The story of her conversion fascinates visitors: She knew a troubled couple whose marriage was saved by Christianity; "Zhang saw that Jesus can transform lives, and she remembered it," said Ms. Bailey, who attends St. Vincent de Paul parish in Albany.
"Then Zhang was sent to prison," Ms. Bailey recalled. "She was in despair. These people came to visit her and they keep coming - and they're nice to her and they try to help her, without ever having known her. And these people are Christians."
Taking their cue, Ms. Zhang started going to Monday Mass at the jail.
"She didn't know what was going on, but the look on her face was vivid," said Father Smith, who celebrated the liturgies. "When we played the music, this lady just came alive."

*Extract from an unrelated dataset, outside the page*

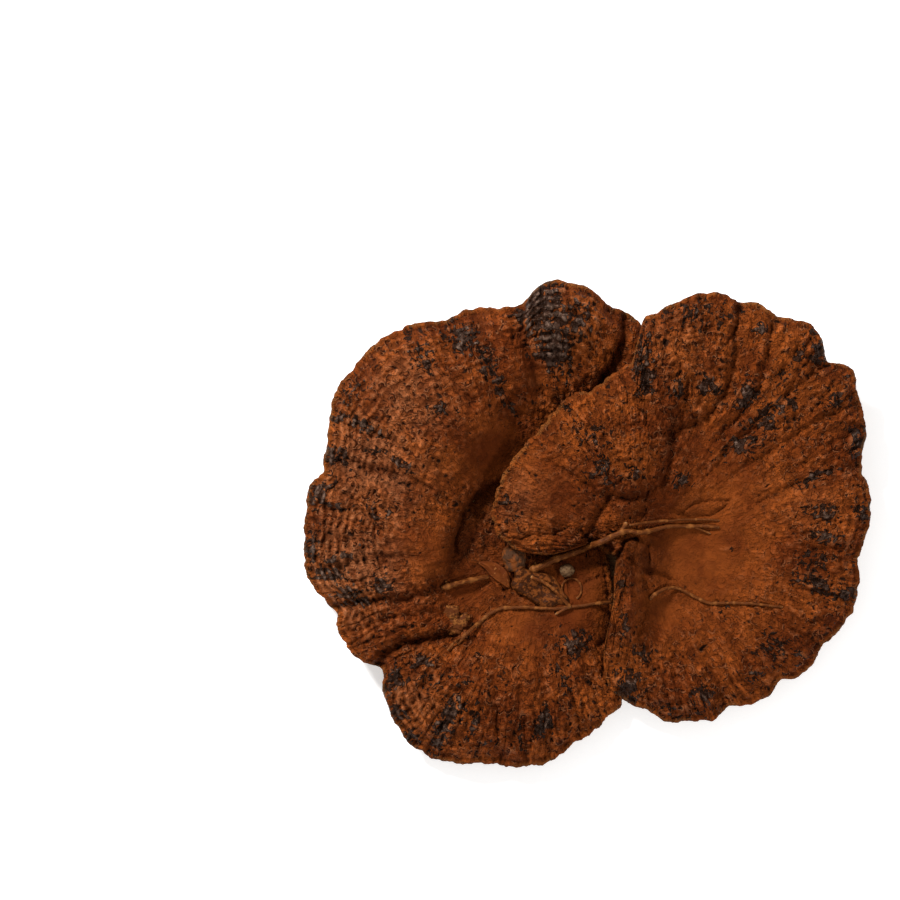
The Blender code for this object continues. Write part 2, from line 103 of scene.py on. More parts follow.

Ms. Zhang would take the hands of other inmates and sway, smiling. Back in her cell, she translated the hymns' lyrics into Chinese. She wanted more, so she approached Father Smith, who gave her Rite of Christian Initiation of Adults materials in Chinese.
With the permission of Bishop Howard J. Hubbard, Father Smith administered the sacraments of baptism, first Communion and confirmation in one afternoon. A corrections officer volunteered to witness the celebration - and sing the "Ave Maria."
Every day, Ms. Zhang reads a Chinese Catholic Bible given her by Brother Kenneth. He also gave her a brown olive wood chaplet - an abbreviated rosary - adorned with a Franciscan tau cross.
Ms. Zhang's reaction to her baptism was nothing short of a transformation.
'I have Jesus'
"I have no loneliness," she told The Evangelist. "I have Jesus. I have God."
She's eager for Mass every week, explaining that during communion, "I feel Jesus going through me."
While awaiting her imminent release and likely deportation, Ms. Zhang passes the time reading an English dictionary, playing solitaire and watching American television shows.
Her son, Zheng Bi, is 25, engaged and earning his master's degree in business administration back in China.
Ms. Zhang doesn't know what's in store for her back in China, but her visitors have some suggestions. She could teach English, one said; she could work for the Church, offered another.
Other than the chaplet, Brother Kenneth said he doesn't give Ms. Zhang special treatment over other inmates, but he does feel closer to her.
"It's very easy to like her because she's so genuinely grateful for anything you do for her," he said. "All three of us were like family to her and she to us," he added, referring to himself, Father Smith and Sister Marion Rafferty, RSM, who often visits Ms. Zhang in her cell.
Ms. Bailey agreed. "I'm very happy to know this woman," she said. "It's just another wonderful spot in my life."